The White House released a fact sheet Sunday detailing that Biden will announce the U.S. has reached $11 billion in international climate financing, proclaim November 17th to be 'International Conservation Day,' announce $50 million for the Amazon Conservation Fund, and announce a coalition to harness $10 billion in public and private investment for land restoration and 'bioeconomy-related projects' by 2030.
They comprise the kind of multilateral climate-focused efforts that Biden championed when he came into office four years ago, but which Trump plans to dismantle. On Saturday he announced an oil company executive engaged in fracking as his choice to lead the U.S. Energy Department.
The trip is a swan song for Biden, as he underlined by breaking with his usual routine by attending a dinner gathering at the ornate Government Palace during APEC in Lima.
Then he had his a meeting with Xi, hosted on the Chinese leader's hotel in an upscale neighborhood, as part of what what the White House described as a rotation of political turf.

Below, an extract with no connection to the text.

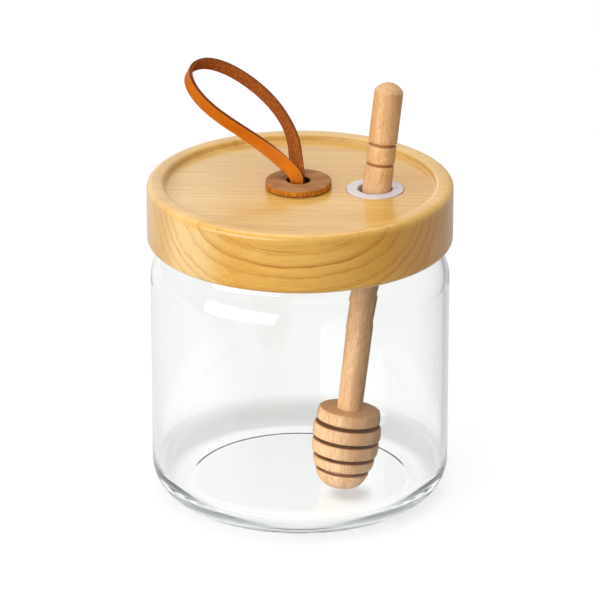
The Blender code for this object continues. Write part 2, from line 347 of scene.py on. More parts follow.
lidSize = {
    "radius": 52.5 * mm,
    "bottom": 92.0 * mm,
    "top": 112.9 * mm,
    "topRound": 2.0 * mm,
    "bottomRound": 1.7 * mm,
    "trayRadius": 46.3 * mm,
    "tray": 110.7 * mm,
    "trayLead": 1.25 * mm,
    "traySlope": 0.2 * mm,
    "trayEdge": 1.0 * mm,
    "socketRadius": 47.0 * mm,
    "socketEdge": 0.5 * mm,
    "ceiling": 102.5 * mm,
    "ringPlace": (25.6 * mm, -1.9 * mm),
    "ringSeat": 9.92 * mm,
    "ringLip": 0.15 * mm,
    "ringSink": 0.6 * mm,
    "ringHole": 7.7 * mm,
    "strapPlace": (-0.5 * mm, 0.1 * mm),
    "strapHole": 4.0 * mm,
    "columns": 256,
    "splitColumn": 53,
}

# pine: colours, then the growth rings and the marks in them; places are along the lid's fibres
pineLook = {
    "early": (0.72, 0.410, 0.084),
    "earlyPale": (0.79, 0.495, 0.140),
    "palest": (0.80, 0.535, 0.205),
    "late": (0.53, 0.205, 0.030),
    "streak": (0.42, 0.145, 0.024),
    # painted shade: the side darker and more saturated than the top, the left end darker, and the right
    # of the side darker
    "sideShade": (0.97, 0.88, 0.68),
    "leftEndShade": (0.85, 0.83, 0.76),
    "rightSideShade": (0.95, 0.84, 0.74),
    "pith": (-63.0 * mm, 122.0 * mm),
    "turn": 3.7,
    "ringSpacing": 4.1 * mm,
    "spacingGrain": 110.0,
    "spacingChange": 2.6,
    "wander": 5.0 * mm,
    "wanderGrain": (16.0, 45.0, 45.0),
    "ripple": 1.5 * mm,
    "rippleGrain": (90.0, 300.0, 300.0),
    "weakest": 0.15,
    "strengthPower": 1.5,
    "bandRise": (0.30, 0.90),
    "bandFall": (1.0, 0.92),
    "bandShare": 0.52,
    "lineRise": (0.76, 0.91),
    "lineFall": (1.0, 0.93),
    "lineShare": 0.50,
    "fadeGrain": (26.0, 120.0, 120.0),
    "fadeRange": (0.36, 0.60),
    "core": (14.0 * mm, 24.0 * mm),
    "coreShare": 0.35,
    "hairGrain": 2300.0,
    "hairRange": (0.50, 0.66),
    "hairBase": 0.35,
    "hairShare": 0.55,
    "brokenGrain": (75.0, 420.0, 420.0),
    "brokenRange": (0.42, 0.62),
    "dashGrain": (110.0, 1900.0, 1900.0),
    "dashRange": (0.62, 0.72),
    "dashLate": (0.08, 0.5),
    "dashShare": 0.4,
    "broadGrain": (9.0, 70.0, 70.0),
    "broadRange": (0.35, 0.7),
    "fibreGrain": (55.0, 1500.0, 1500.0),
    "fibreRange": (0.25, 0.75),
    "fibreShade": 0.55,
    "fibreShare": 0.30,
    "fibreDepth": 0.02 * mm,
    "topHeight": (109.5 * mm, 111.5 * mm),
    "topShare": 0.50,
    "paleStart": (-22.0 * mm, -36.0 * mm),
    "paleEnd": (-51.0 * mm, -43.0 * mm),
    "endPlace": (28.0 * mm, 50.0 * mm),
    "endFade": 0.65,
    # where the painted shade at the left end and on the right of the side comes in
    "leftEndShadePlace": (-42.0 * mm, -50.0 * mm),
    "rightSideShadePlace": (20.0 * mm, 46.0 * mm),
    "gloss": 0.26,
    "fibreGloss": 0.10,
    "oil": 0.5,
    "oilGloss": 0.17,
}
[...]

In Rio de Janeiro, Biden will be staying at a hotel on the beach under heavy guard by the Brazilian military, with a naval vessel patrolling the coast off the city's famed Copacabana beach.
He is visiting for annual meeting of G20 leaders. He'll be on the ground for less than 48 hours before heading home to Washington.
Brazil's left-wing President Luiz Inacio Lula da Silva blasted 'neoliberalism' in remarks setting the tone for the event, as Biden and other politically weakened leaders start to roll into town.
'Neoliberalism has worsened the economic and political inequality that is currently plaguing democracies,' he said.
The preliminary schedule released by the White House has Biden launching an alliance against hunger and poverty in a city whose iconic beaches are surrounded by impoverished favelas.
He is also set to attend a reception for leaders in what is likely to be his last international conference, after spending decades jetting to all manner of global gatherings as a senator, vice president, and president.
Then, he is set to have a 'working lunch' with the Brazilian president, before heading back to Washington on Air Force One for the last two months of his term.